The median income for a household in the town was $69,545, and the median income for a family was $75,441. Males had a median income of $47,659 versus $34,450 for females. The per capita income for the town was $29,075. About 4.5% of families and 6.3% of the population were below the poverty line, including 5.0% of those under age 18 and 3.7% of those age 65 or over.

Historical population
| Census | Pop. | Note | %± |
| 1820 | 2,869 |  | — |
| 1830 | 3,216 |  | 12.1% |
| 1840 | 3,731 |  | 16.0% |
| 1850 | 3,786 |  | 1.5% |
| 1860 | 3,742 |  | −1.2% |
| 1870 | 3,364 |  | −10.1% |
| 1880 | 3,316 |  | −1.4% |
| 1890 | 2,912 |  | −12.2% |
| 1900 | 2,711 |  | −6.9% |
| 1910 | 2,593 |  | −4.4% |
| 1920 | 2,215 |  | −14.6% |
| 1930 | 2,396 |  | 8.2% |
| 1940 | 2,383 |  | −0.5% |
| 1950 | 2,557 |  | 7.3% |
| 1960 | 2,825 |  | 10.5% |
| 1970 | 2,997 |  | 6.1% |
| 1980 | 3,561 |  | 18.8% |
| 1990 | 3,636 |  | 2.1% |
| 2000 | 3,643 |  | 0.2% |
| 2010 | 3,929 |  | 7.9% |
| 2020 | 3,617 |  | −7.9% |
| 2021 (est.) | 3,602 |  | −0.4% |
U.S. Decennial Census

===Housing===
There were 1,884 housing units at an average density of 34.1 /sqmi. 18.5% of housing units were vacant.

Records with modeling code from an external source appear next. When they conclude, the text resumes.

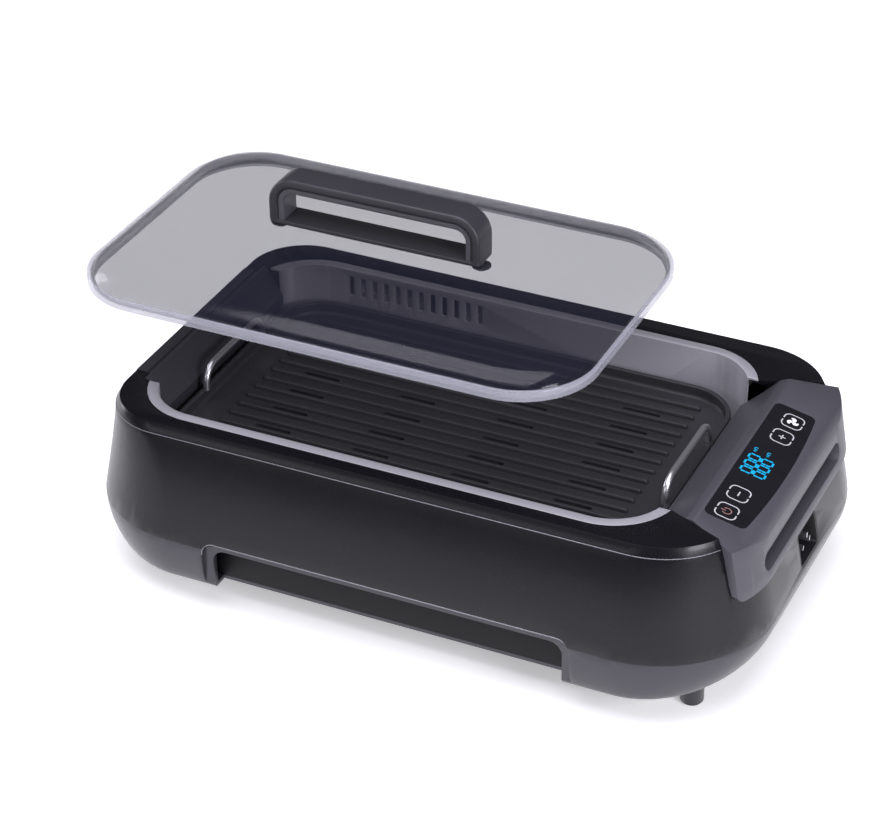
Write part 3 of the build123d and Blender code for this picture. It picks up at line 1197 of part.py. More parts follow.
def hoop(length, height, corner, depth, wall):
    """Handle hoop that stands on the foot plate: an arch with rounded upper corners."""
    low = CROWN_TOP + HANDLE_BASE

    def arch(inset):
        size = (length - 2 * inset, 2 * (height - inset))
        face = RectangleRounded(*size, corner - inset)
        solid = extrude(Plane.XZ * face, depth / 2, both=True)
        return Pos(HANDLE_X, HANDLE_SET_BACK, low) * solid

    upper = block(-BODY_LENGTH, BODY_LENGTH, -BODY_DEPTH, BODY_DEPTH, low, low + BODY_DEPTH)
    return (arch(0) - arch(wall)) & upper


def handle_strap():
    """Outer strap of the handle, wide and smooth, with eased edges."""
    height = HANDLE_HEIGHT - HANDLE_BASE
    strap = hoop(HANDLE_LENGTH, height, STRAP_CORNER, HANDLE_DEPTH, STRAP_THICKNESS)
    strap -= handle_bores(HANDLE_SCREW_RADIUS, CROWN_TOP, CROWN_TOP + HANDLE_BASE + SCREW_BITE)
    return lid_place() * strap


def handle_arch():
    """Inner arch of the handle, slightly narrower than the strap around it."""
    height = HANDLE_HEIGHT - HANDLE_BASE - STRAP_THICKNESS
    inner = hoop(HANDLE_LENGTH - 2 * STRAP_THICKNESS, height, STRAP_CORNER - STRAP_THICKNESS,
                 HANDLE_DEPTH - 2 * ARCH_BAR_INSET, ARCH_BAR)
    return lid_place() * inner


def handle_washers():
    """Silicone washers between the foot plate's screws and the glass."""
    low = CROWN_TOP - LID_GLASS - WASHER_THICKNESS
    washers = handle_bores(WASHER_RADIUS, low, CROWN_TOP - LID_GLASS)
    washers -= handle_bores(HANDLE_SCREW_RADIUS + SNUG, low - OVERRUN, CROWN_TOP)
    return lid_place() * washers


def handle_screws():
    """Two screws up through the glass into the strap."""
    low = CROWN_TOP - LID_GLASS - WASHER_THICKNESS
    screws = handle_bores(HANDLE_SCREW_RADIUS, low, CROWN_TOP + HANDLE_BASE + SCREW_BITE)
    screws += handle_bores(SCREW_HEAD_RADIUS, low - SCREW_HEAD_HEIGHT, low)
    return lid_place() * screws


PIECES = {
    "outer_housing": outer_housing,
    "base_shell": base_shell,
    "bottom_pan": bottom_pan,
    "foot_pad_front_left": lambda: foot_pad(-LEG_X, -LEG_Y),
    "foot_pad_front_right": lambda: foot_pad(LEG_X, -LEG_Y),
    "foot_pad_rear_left": lambda: foot_pad(-LEG_X, LEG_Y),
    "foot_pad_rear_right": lambda: foot_pad(LEG_X, LEG_Y),
    "liner": liner,
    "left_end_cover": left_end_cover,
    "control_panel_housing": control_panel_housing,
    "touch_panel_glass": touch_panel_glass,
    "display_module": display_module,
    "touch_sensor_springs": touch_sensor_springs,
    "control_board": control_board,
    "power_inlet": power_inlet,
    "inlet_pins": inlet_pins,
    "power_board": power_board,
    "power_board_parts": power_board_parts,
    "fan_scroll": fan_scroll,
    "fan_motor": fan_motor,
    "smoke_duct": smoke_duct,
    "outlet_grille": outlet_grille,
    "heat_shield": heat_shield,
    "thermal_cutout": thermal_cutout,
    "terminal_socket": terminal_socket,
    "base_screws": base_screws,
    "mains_wires": mains_wires,
    "impeller": impeller,
    "motor_shaft": motor_shaft,
    "drip_tray": drip_tray,
    "grill_plate": grill_plate,
    "plate_handle_left": lambda: plate_handle(-1),
    "plate_handle_right": lambda: plate_handle(1),
    "heating_element": heating_element,
    "element_clamps": element_clamps,
    "clamp_screws": clamp_screws,
    "terminal_plug": terminal_plug,
    "terminal_pins": terminal_pins,
    "lid_rim": lid_rim,
    "lid_glass": lid_glass,
    "handle_base": handle_base,
    "handle_strap": handle_strap,
    "handle_arch": handle_arch,
    "handle_washers": handle_washers,
    "handle_screws": handle_screws,
}

os.makedirs("parts", exist_ok=True)
for name, make in PIECES.items():
    export_step(Pos(FRAME_SHIFT, 0, 0) * make(), f"parts/{name}.step")
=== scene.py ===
"""Looks of the smokeless indoor grill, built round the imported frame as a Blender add-on run as a script.

Lengths in the functions are millimetres in the frame's axes; MM turns them into metres when a mesh is made.
"""

import json
import math

import bmesh
import bpy
import numpy as np
from bpy.props import FloatProperty, FloatVectorProperty, PointerProperty
from mathutils import Matrix, Vector


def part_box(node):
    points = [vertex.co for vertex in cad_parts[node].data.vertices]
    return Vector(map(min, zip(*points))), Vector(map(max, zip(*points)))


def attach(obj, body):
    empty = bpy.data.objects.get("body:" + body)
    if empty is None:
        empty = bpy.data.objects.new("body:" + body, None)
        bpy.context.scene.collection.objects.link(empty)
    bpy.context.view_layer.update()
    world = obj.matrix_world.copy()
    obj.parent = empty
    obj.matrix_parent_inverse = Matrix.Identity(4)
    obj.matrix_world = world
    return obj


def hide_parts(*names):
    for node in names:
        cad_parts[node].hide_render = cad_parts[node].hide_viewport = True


bl_info = {
    "name": "Smokeless indoor grill",
    "version": (1, 0, 0),
    "blender": (4, 5, 0),
    "location": "View3D > Sidebar > Grill",
    "description": "Dresses the grill's solids with finished pieces, materials and a plain studio",
    "category": "Object",
}

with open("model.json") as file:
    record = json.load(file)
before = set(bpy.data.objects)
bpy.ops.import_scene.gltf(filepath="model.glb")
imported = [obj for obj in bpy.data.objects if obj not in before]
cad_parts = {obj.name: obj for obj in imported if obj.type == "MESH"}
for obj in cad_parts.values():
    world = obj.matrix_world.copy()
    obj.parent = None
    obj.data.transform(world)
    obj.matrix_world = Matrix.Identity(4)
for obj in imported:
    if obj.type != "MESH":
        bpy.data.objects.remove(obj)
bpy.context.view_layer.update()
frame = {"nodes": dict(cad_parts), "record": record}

MM = 0.001

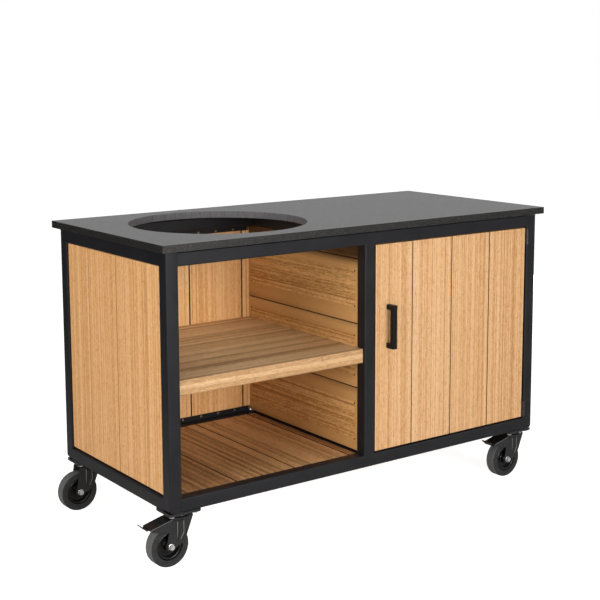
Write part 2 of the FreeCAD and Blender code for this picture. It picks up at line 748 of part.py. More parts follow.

There were 1,535 occupied housing units in the town. 1,301 were owner-occupied units (84.8%), while 234 were renter-occupied (15.2%). The homeowner vacancy rate was 1.3% of total units. The rental unit vacancy rate was 6.0%.

NOTE: It is common for resort communities to have higher than normal vacant house counts. Many are vacation homes which are seasonal and not regularly occupied.

== Communities and locations in the Town of Fayette ==
- Canoga - A hamlet near Cayuga Lake by NY-89.
- Canoga Marsh - a freshwater marsh on the shore of Cayuga Lake
- Canoga Springs - A hamlet in the east part of the town on County Road 121.
- Fayette - The hamlet of Fayette on NY-414 at the south town line.
- Kuneytown - A hamlet south of Canoga Springs, located on County Road 154.
- Pastime Park - A lakeside hamlet on Seneca Lake.
- Rose Hill - A hamlet on NY-96A in the western part of Fayette.
- MacDougall - A hamlet on the south town line on NY-336.
- Seneca Lake State Park - A state park near the northwest part of Fayette at the Seneca River in the Town of Waterloo.
- Teall Beach - A lakeside hamlet on Seneca Lake.
- Waterloo - The south part of the Village of Waterloo is on NY-96 at the north town line.
- Yale - A hamlet on the south town line on County Road 126.
- Yost Corners - A location near the town center.

==Notable people==
- Robert Seldon Duncanson, Hudson River School artist
- Red Jacket, "Saguwatha" ("the keeper awake"), the Seneca chief was born here.
- Robert S. Rose, former US Congressman
- Peter Whitmer Sr., a prominent early Latter Day Saint, one of the first six members and host of the organizational meeting of the Church of Christ founded by Joseph Smith in 1830.